### What is being asked
Search the listing below for the string "that" and copy every line where it occurs.
— START OF Provided material —
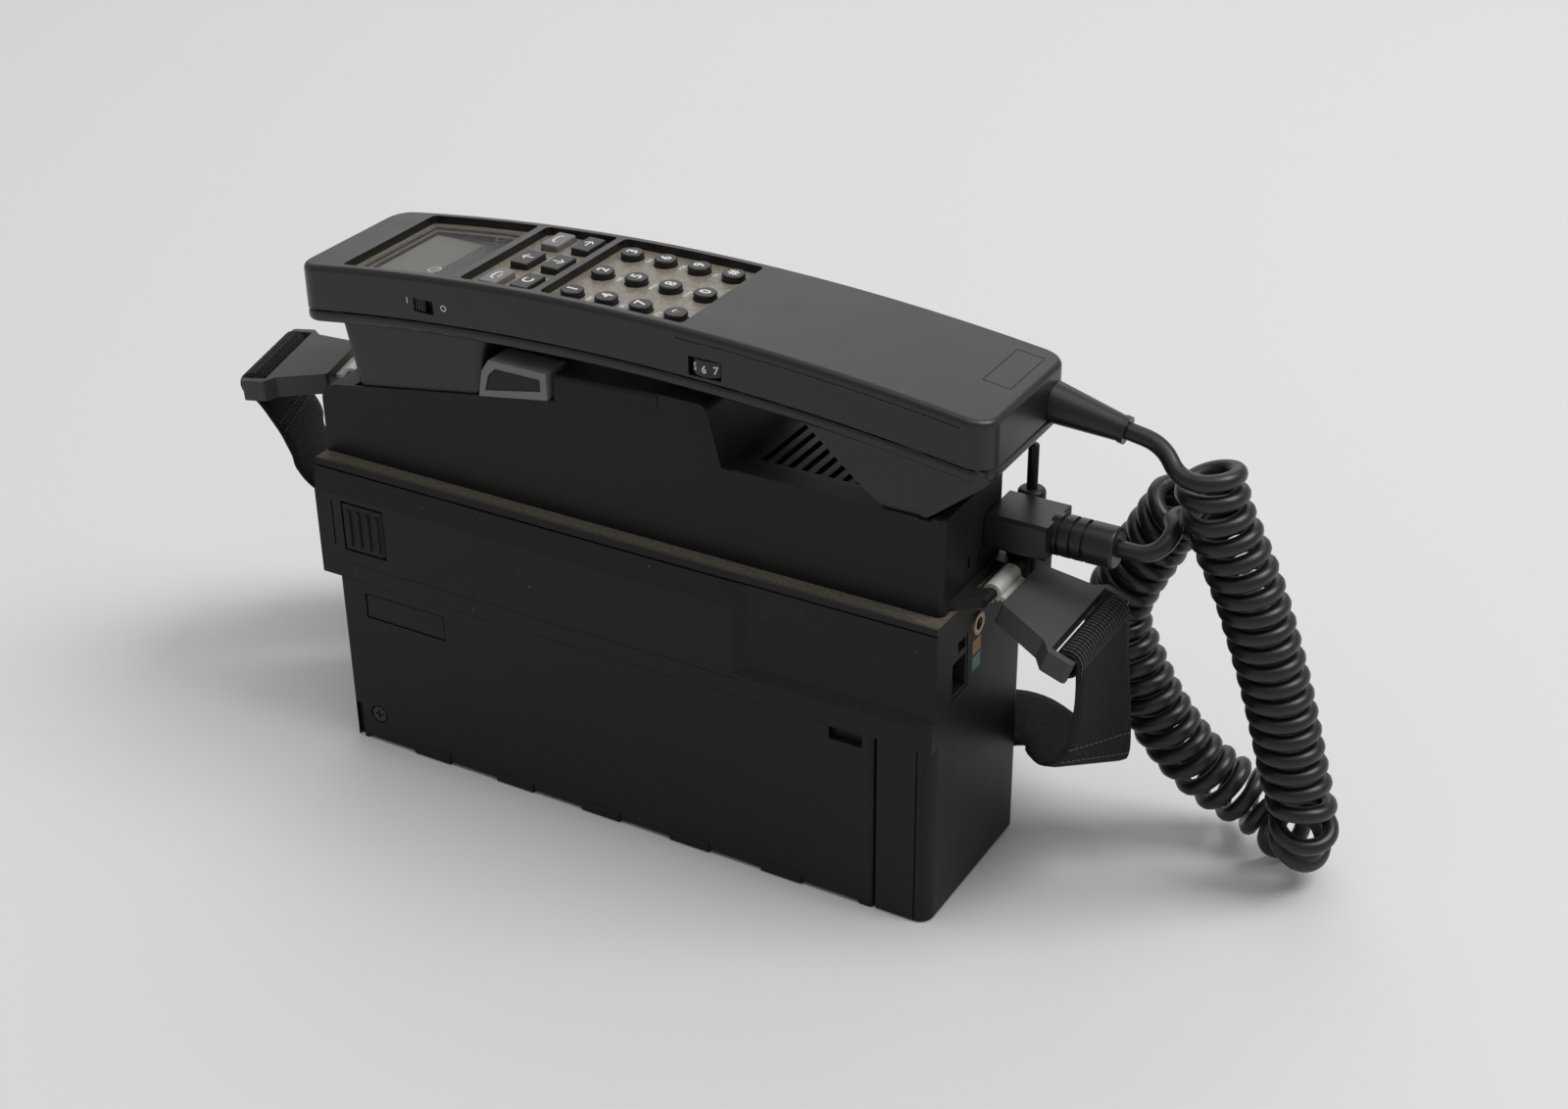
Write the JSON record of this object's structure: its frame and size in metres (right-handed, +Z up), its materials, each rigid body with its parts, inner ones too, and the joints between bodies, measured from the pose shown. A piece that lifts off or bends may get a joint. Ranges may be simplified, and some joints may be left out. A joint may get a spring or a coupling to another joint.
{
  "type": "bag phone",
  "caption": "Early portable cellular phone: arched handset in a cradle on a radio unit and battery pack, with a curly cord, push buttons and a webbing strap on hinged clips.",
  "frame": {"origin": "on the floor under the middle of the body (battery pack and end block), on the face that it stands on", "axes": "+X along the body's long side to the end with the sockets, +Y from the front to the back, +Z up"},
  "size_m": [0.3589, 0.1022, 0.1684],
  "materials": {
    "case_plastic": "fine spark texture, satin black",
    "inner_plastic": "plain moulded",
    "handset_plastic": "smooth satin black",
    "foot_rubber": "dull black rubber",
    "cord_rubber": "satin black cord jacket",
    "screw_steel": "blackened steel",
    "cell_sleeve": "shrink sleeve",
    "contact_metal": "plated",
    "board_laminate": "solder resist",
    "tinned_sheet": "tinned",
    "antenna_black": "satin",
    "speaker_black": "pressed basket",
    "button_grey": "light grey, satin",
    "insert_dark": "dark grey, textured",
    "window_clear": "smoked clear",
    "display_grey": "grey display with a dark strip",
    "mat_rubber": "grey silicone",
    "key_black": "satin black with printed symbols",
    "key_grey": "light grey with symbols",
    "hook_steel": "dulled plating",
    "webbing_fabric": "ribbed black webbing"
  },
  "bodies": {
    "radio": {"radio_housing": "case_plastic", "end_block": "case_plastic", "radio_base_plate": "inner_plastic", "transceiver_board": "board_laminate", "shield_cans": "tinned_sheet", "power_connector": "inner_plastic", "headset_jack": "contact_metal", "connector_dock": "case_plastic", "antenna": "antenna_black", "cradle_housing": "case_plastic", "deck_grille": "inner_plastic", "loudspeaker": "speaker_black", "latch_wedge": "case_plastic", "cord_plug": "cord_rubber", "curly_cord": "cord_rubber", "webbing_left": "webbing_fabric", "webbing_right": "webbing_fabric", "strap_adjuster": "case_plastic"},
    "battery": {"battery_case": "case_plastic", "battery_cover": "case_plastic", "battery_cells": "cell_sleeve", "battery_contacts": "contact_metal", "rubber_feet": "foot_rubber", "case_screws": "screw_steel"},
    "pack_latch": {"battery_latch": "case_plastic"},
    "release": {"release_button": "button_grey", "button_insert": "insert_dark"},
    "handset": {"handset_upper_shell": "handset_plastic", "handset_lower_shell": "handset_plastic", "display_window": "window_clear", "display_module": "display_grey", "keypad_mat": "mat_rubber", "handset_board": "board_laminate", "sound_capsules": "inner_plastic", "handset_screws": "screw_steel", "handset_strain_relief": "cord_rubber"},
    "power_slide": {"power_slider": "handset_plastic"},
    "wheel": {"volume_wheel": "handset_plastic"},
    "left_clip": {"clip_left": "case_plastic", "hook_left": "hook_steel"},
    "right_clip": {"clip_right": "case_plastic", "hook_right": "hook_steel"},
    "button_key_1": {"key_1": "key_black"},
    "button_key_2": {"key_2": "key_black"},
    "button_key_3": {"key_3": "key_black"},
    "button_key_4": {"key_4": "key_black"},
    "button_key_5": {"key_5": "key_black"},
    "button_key_6": {"key_6": "key_black"},
    "button_key_7": {"key_7": "key_black"},
    "button_key_8": {"key_8": "key_black"},
    "button_key_9": {"key_9": "key_black"},
    "button_key_star": {"key_star": "key_black"},
    "button_key_0": {"key_0": "key_black"},
    "button_key_hash": {"key_hash": "key_black"},
    "button_hook_key_end": {"hook_key_end": "key_grey"},
    "button_up_key": {"up_key": "key_black"},
    "button_hook_key_send": {"hook_key_send": "key_grey"},
    "button_clear_key": {"clear_key": "key_black"},
    "button_down_key": {"down_key": "key_black"},
    "button_function_key": {"function_key": "key_black"}
  },
  "joints": [
    {"name": "battery_slide", "type": "slide", "parent": "radio", "child": "battery", "axis": [-1, 0, 0], "range_m": [0, 0.08]},
    {"name": "pack_latch_bend", "type": "hinge", "parent": "radio", "child": "pack_latch", "pos_m": [-0.08615, -0.0279, 0.0785], "axis": [0, 0, 1], "range_deg": [-5, 0], "stiffness_Nm_per_rad": 0.4, "springref_deg": 2.86},
    {"name": "release_press", "type": "slide", "parent": "radio", "child": "release", "axis": [0, 1, 0], "range_m": [0, 0.0025], "stiffness_N_per_m": 500, "springref_m": -0.0015},
    {"name": "handset_lift", "type": "slide", "parent": "radio", "child": "handset", "axis": [0, 0, 1], "range_m": [0, 0.025], "deforming": ["curly_cord"]},
    {"name": "power_switch_slide", "type": "slide", "parent": "handset", "child": "power_slide", "axis": [1, 0, 0], "range_m": [0, 0.003]},
    {"name": "volume_turn", "type": "hinge", "parent": "handset", "child": "wheel", "pos_m": [0.029, -0.0156, 0.1575], "axis": [0, 0, 1], "range_deg": [-135, 135]},
    {"name": "left_clip_swing", "type": "hinge", "parent": "radio", "child": "left_clip", "pos_m": [-0.1211, 0.009, 0.1115], "axis": [0.2756, -0.9613, 0], "range_deg": [-40, 66], "deforming": ["webbing_left"]},
    {"name": "right_clip_swing", "type": "hinge", "parent": "radio", "child": "right_clip", "pos_m": [0.1093, 0.001, 0.1006], "axis": [0, 1, 0], "range_deg": [-22, 38], "deforming": ["webbing_right"]},
    {"name": "key_1_press", "type": "slide", "parent": "handset", "child": "button_key_1", "axis": [0, 0, -1], "range_m": [0, 0.0008], "stiffness_N_per_m": 250, "springref_m": -0.0008},
    {"name": "key_2_press", "type": "slide", "parent": "handset", "child": "button_key_2", "axis": [0, 0, -1], "range_m": [0, 0.0008], "stiffness_N_per_m": 250, "springref_m": -0.0008},
    {"name": "key_3_press", "type": "slide", "parent": "handset", "child": "button_key_3", "axis": [0, 0, -1], "range_m": [0, 0.0008], "stiffness_N_per_m": 250, "springref_m": -0.0008},
    {"name": "key_4_press", "type": "slide", "parent": "handset", "child": "button_key_4", "axis": [0, 0, -1], "range_m": [0, 0.0008], "stiffness_N_per_m": 250, "springref_m": -0.0008},
    {"name": "key_5_press", "type": "slide", "parent": "handset", "child": "button_key_5", "axis": [0, 0, -1], "range_m": [0, 0.0008], "stiffness_N_per_m": 250, "springref_m": -0.0008},
    {"name": "key_6_press", "type": "slide", "parent": "handset", "child": "button_key_6", "axis": [0, 0, -1], "range_m": [0, 0.0008], "stiffness_N_per_m": 250, "springref_m": -0.0008},
    {"name": "key_7_press", "type": "slide", "parent": "handset", "child": "button_key_7", "axis": [0, 0, -1], "range_m": [0, 0.0008], "stiffness_N_per_m": 250, "springref_m": -0.0008},
    {"name": "key_8_press", "type": "slide", "parent": "handset", "child": "button_key_8", "axis": [0, 0, -1], "range_m": [0, 0.0008], "stiffness_N_per_m": 250, "springref_m": -0.0008},
    {"name": "key_9_press", "type": "slide", "parent": "handset", "child": "button_key_9", "axis": [0, 0, -1], "range_m": [0, 0.0008], "stiffness_N_per_m": 250, "springref_m": -0.0008},
    {"name": "key_star_press", "type": "slide", "parent": "handset", "child": "button_key_star", "axis": [0, 0, -1], "range_m": [0, 0.0008], "stiffness_N_per_m": 250, "springref_m": -0.0008},
    {"name": "key_0_press", "type": "slide", "parent": "handset", "child": "button_key_0", "axis": [0, 0, -1], "range_m": [0, 0.0008], "stiffness_N_per_m": 250, "springref_m": -0.0008},
    {"name": "key_hash_press", "type": "slide", "parent": "handset", "child": "button_key_hash", "axis": [0, 0, -1], "range_m": [0, 0.0008], "stiffness_N_per_m": 250, "springref_m": -0.0008},
    {"name": "hook_key_end_press", "type": "slide", "parent": "handset", "child": "button_hook_key_end", "axis": [0, 0, -1], "range_m": [0, 0.0008], "stiffness_N_per_m": 250, "springref_m": -0.0008},
    {"name": "up_key_press", "type": "slide", "parent": "handset", "child": "button_up_key", "axis": [0, 0, -1], "range_m": [0, 0.0008], "stiffness_N_per_m": 250, "springref_m": -0.0008},
    {"name": "hook_key_send_press", "type": "slide", "parent": "handset", "child": "button_hook_key_send", "axis": [0, 0, -1], "range_m": [0, 0.0008], "stiffness_N_per_m": 250, "springref_m": -0.0008},
    {"name": "clear_key_press", "type": "slide", "parent": "handset", "child": "button_clear_key", "axis": [0, 0, -1], "range_m": [0, 0.0008], "stiffness_N_per_m": 250, "springref_m": -0.0008},
    {"name": "down_key_press", "type": "slide", "parent": "handset", "child": "button_down_key", "axis": [0, 0, -1], "range_m": [0, 0.0008], "stiffness_N_per_m": 250, "springref_m": -0.0008},
    {"name": "function_key_press", "type": "slide", "parent": "handset", "child": "button_function_key", "axis": [0, 0, -1], "range_m": [0, 0.0008], "stiffness_N_per_m": 250, "springref_m": -0.0008}
  ]
}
— END OF Provided material —
### Output of the task
Write the JSON record of this object's structure: its frame and size in metres (right-handed, +Z up), its materials, each rigid body with its parts, inner ones too, and the joints between bodies, measured from the pose shown. A piece that lifts off or bends may get a joint. Ranges may be simplified, and some joints may be left out. A joint may get a spring or a coupling to another joint.
  "frame": {"origin": "on the floor under the middle of the body (battery pack and end block), on the face that it stands on", "axes": "+X along the body's long side to the end with the sockets, +Y from the front to the back, +Z up"},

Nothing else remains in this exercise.